## TASK OBJECTIVE
Only the lines from the start of the data through the one containing "4), BLACK_STEEL, CHUTE_PIVOT)" belong in your answer; return them exactly.

## GIVEN DATA
---*---

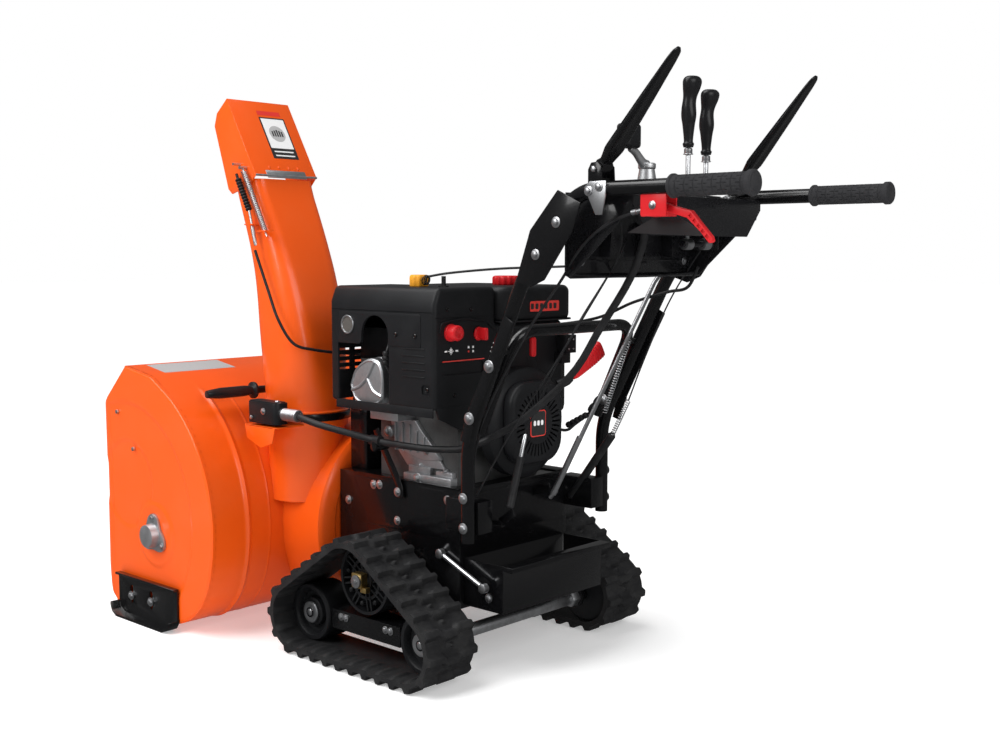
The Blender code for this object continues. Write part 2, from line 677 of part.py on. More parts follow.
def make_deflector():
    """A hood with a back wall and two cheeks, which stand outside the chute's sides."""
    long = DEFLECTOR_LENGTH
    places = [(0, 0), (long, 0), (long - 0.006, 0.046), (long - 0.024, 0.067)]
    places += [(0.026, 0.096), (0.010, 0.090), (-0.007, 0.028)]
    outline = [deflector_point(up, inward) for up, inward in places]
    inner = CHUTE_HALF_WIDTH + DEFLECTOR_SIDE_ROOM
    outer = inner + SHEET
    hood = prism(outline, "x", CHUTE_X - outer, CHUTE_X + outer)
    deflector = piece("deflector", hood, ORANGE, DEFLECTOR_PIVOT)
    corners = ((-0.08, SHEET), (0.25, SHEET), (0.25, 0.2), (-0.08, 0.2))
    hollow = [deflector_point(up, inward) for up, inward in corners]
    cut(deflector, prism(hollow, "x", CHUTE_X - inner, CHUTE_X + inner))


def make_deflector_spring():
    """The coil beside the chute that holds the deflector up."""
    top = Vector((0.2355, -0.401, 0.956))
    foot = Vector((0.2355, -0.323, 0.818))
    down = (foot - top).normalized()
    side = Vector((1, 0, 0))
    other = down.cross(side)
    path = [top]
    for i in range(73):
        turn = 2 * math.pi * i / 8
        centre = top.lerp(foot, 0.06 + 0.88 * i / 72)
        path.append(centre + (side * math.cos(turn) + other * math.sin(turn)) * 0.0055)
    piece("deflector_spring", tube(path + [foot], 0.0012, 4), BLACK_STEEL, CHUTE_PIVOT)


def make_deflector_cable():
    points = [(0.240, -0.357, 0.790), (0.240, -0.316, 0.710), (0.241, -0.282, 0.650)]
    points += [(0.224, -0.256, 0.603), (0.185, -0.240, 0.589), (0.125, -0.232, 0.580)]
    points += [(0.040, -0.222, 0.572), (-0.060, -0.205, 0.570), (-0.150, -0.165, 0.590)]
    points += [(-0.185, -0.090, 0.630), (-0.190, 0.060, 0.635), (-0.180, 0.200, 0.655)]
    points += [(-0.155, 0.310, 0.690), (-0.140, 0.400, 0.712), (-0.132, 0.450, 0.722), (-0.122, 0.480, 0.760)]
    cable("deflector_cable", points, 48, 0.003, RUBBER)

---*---

## ANSWER TO THIS TASK
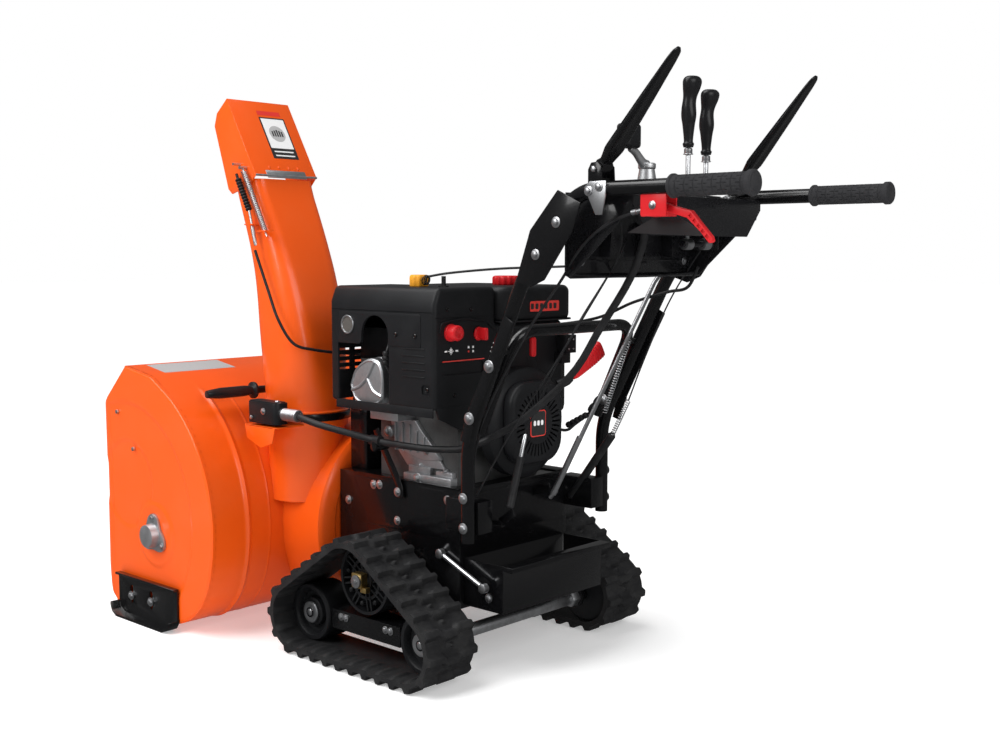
The Blender code for this object continues. Write part 2, from line 677 of part.py on. More parts follow.
def make_deflector():
    """A hood with a back wall and two cheeks, which stand outside the chute's sides."""
    long = DEFLECTOR_LENGTH
    places = [(0, 0), (long, 0), (long - 0.006, 0.046), (long - 0.024, 0.067)]
    places += [(0.026, 0.096), (0.010, 0.090), (-0.007, 0.028)]
    outline = [deflector_point(up, inward) for up, inward in places]
    inner = CHUTE_HALF_WIDTH + DEFLECTOR_SIDE_ROOM
    outer = inner + SHEET
    hood = prism(outline, "x", CHUTE_X - outer, CHUTE_X + outer)
    deflector = piece("deflector", hood, ORANGE, DEFLECTOR_PIVOT)
    corners = ((-0.08, SHEET), (0.25, SHEET), (0.25, 0.2), (-0.08, 0.2))
    hollow = [deflector_point(up, inward) for up, inward in corners]
    cut(deflector, prism(hollow, "x", CHUTE_X - inner, CHUTE_X + inner))


def make_deflector_spring():
    """The coil beside the chute that holds the deflector up."""
    top = Vector((0.2355, -0.401, 0.956))
    foot = Vector((0.2355, -0.323, 0.818))
    down = (foot - top).normalized()
    side = Vector((1, 0, 0))
    other = down.cross(side)
    path = [top]
    for i in range(73):
        turn = 2 * math.pi * i / 8
        centre = top.lerp(foot, 0.06 + 0.88 * i / 72)
        path.append(centre + (side * math.cos(turn) + other * math.sin(turn)) * 0.0055)
    piece("deflector_spring", tube(path + [foot], 0.0012, 4), BLACK_STEEL, CHUTE_PIVOT)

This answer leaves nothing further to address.